Searching for AGN in the era of JWST

With the launch of JWST, we are now able to identify and study a population of moderate luminosity AGN above the redshift of 4 and constrain their growth and impact on their host galaxies. I will present results from the JWST Advanced Deep Extragalactic Survey (JADES), a joined 800 hours of NIRCam + NIRSpec GTO survey designed to give us an unparalleled view of the rest-frame UV and optical emission of early galaxies and AGN up to z=14. With this unique and deep data set, I will describe the benefits and pitfalls of selecting AGN at high redshifts. Finally, I will discuss our new constraints on seeding supermassive black holes and the role of AGN feedback in the early Universe.


Cosimo Bambi

Towards a new generation of reflection models for precision measurements of accreting black holes

Blurred reflection features are commonly observed in the X-ray spectra of accreting black holes.
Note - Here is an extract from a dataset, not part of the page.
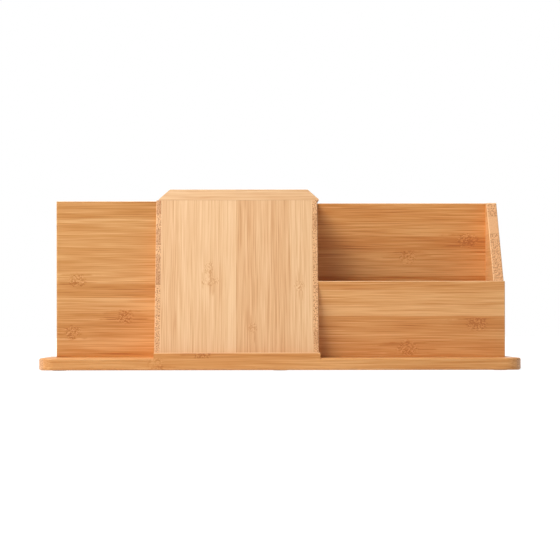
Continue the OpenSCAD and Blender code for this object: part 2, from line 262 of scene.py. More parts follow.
@dataclass(frozen=True)
class LaminatedBamboo:
    """Laminated bamboo board, planed, sanded and varnished.

    The strips give bands of slightly different tone with fine streaks of fibre along them.
    The nodes of the cane show as mottled patches with flames of darker fibre beside them.
    Cut ends show the fibre bundles as dots. The varnish gives a soft, even sheen.
    """

    name: str
    grain: Grain
    tone: BambooTone
    seed: float
    strips: tuple[Strip, ...]
    tilt_deg: float = 0.0
    knots: tuple[Knot, ...] = ()
    line_depth: float = 0.8
    band_depth: float = 1.0
    edge_highlight_share: float = 0.6

    def material(self) -> bpy.types.Material:
        """Build the node material.

        Returns:
            The material, which reads object coordinates in millimetres.
        """
        material, tree = new_material(self.name)
        coords = add_node(tree, "ShaderNodeTexCoord")
        along, across, through = self._axes(tree, coords.outputs["Object"])
        tone, strip_id = self._strip_at(tree, across)
        seam = self._seam(tree, across)
        own_along = calc(tree, "MULTIPLY_ADD", strip_id, STRIP_SHIFT_MM, along)
        mask, flames, marks, bent = self._knots(tree, along, across, through)
        fine, level = self._fibres(tree, (own_along, bent, through), tone, flames)
        face = self._face_colour(tree, level, seam, mask, marks)
        # Painted highlight: eased edges are mixed toward the pale edge colour, standing in for the light
        # that they catch
        edge_highlight = calc(tree, "MULTIPLY", self._painted_edge_highlight(tree, coords.outputs["Normal"]), self.edge_highlight_share)
        face = blend(tree, edge_highlight, face, linear(self.tone.edge))
        ends, dots = self._end_grain(tree, across, through, tone, seam)
        on_end = self._end_mask(tree, coords.outputs["Normal"])
        height = add_node(tree, "ShaderNodeMix", {0: on_end, 2: fine, 3: dots}).outputs[0]
        bump = add_node(tree, "ShaderNodeBump", {"Height": height, "Strength": 0.1, "Distance": 0.1 * MM})
        shader = add_node(tree, "ShaderNodeBsdfPrincipled", {
            "Base Color": blend(tree, on_end, face, ends),
            "Roughness": ramp_range(tree, fine, 0.3, 0.7, 0.42, 0.54),
            "Normal": bump.outputs[0], "IOR": 1.48, "Coat Weight": 0.1, "Coat Roughness": 0.35,
        })
        add_node(tree, "ShaderNodeOutputMaterial", {"Surface": shader.outputs[0]})
        return material

    def _axes(self, tree: Tree, coords: Socket) -> tuple[Socket, Socket, Socket]:
        """Turn object coordinates into millimetres along, across and through the board.

        Args:
            tree: the node tree.
            coords: the object coordinates, in metres.

        Returns:
            The places along the grain, across the strips and through the board.
        """
        turned = add_node(tree, "ShaderNodeMapping", {
            "Vector": coords, "Rotation": (math.radians(self.tilt_deg), 0, 0),
            "Scale": (1 / MM, 1 / MM, 1 / MM),
        })
        split = add_node(tree, "ShaderNodeSeparateXYZ", {0: turned.outputs[0]})
        return tuple(split.outputs[axis] for axis in self.grain.value)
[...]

In the presence of high-quality data and with the correct astrophysical model, X-ray reflection spectroscopy is a powerful tool to probe the strong gravity region of black holes, study the morphology of the accreting matter, measure black hole spins, and test Einstein's theory of General Relativity in the strong field regime. In the past 10-15 years, there has been significant progress in the development of the analysis of these reflection features, thanks to both more sophisticated theoretical models and new observational data. However, the next generation of X-ray missions (e.g. eXTP, Athena, HEX-P) promises to provide unprecedented high-quality data, which will necessarily require more accurate synthetic reflection spectra than those available today. In this talk, I will review the state-of-the-art in reflection modeling and I will present current efforts to develop a new generation of reflection models with machine learning techniques.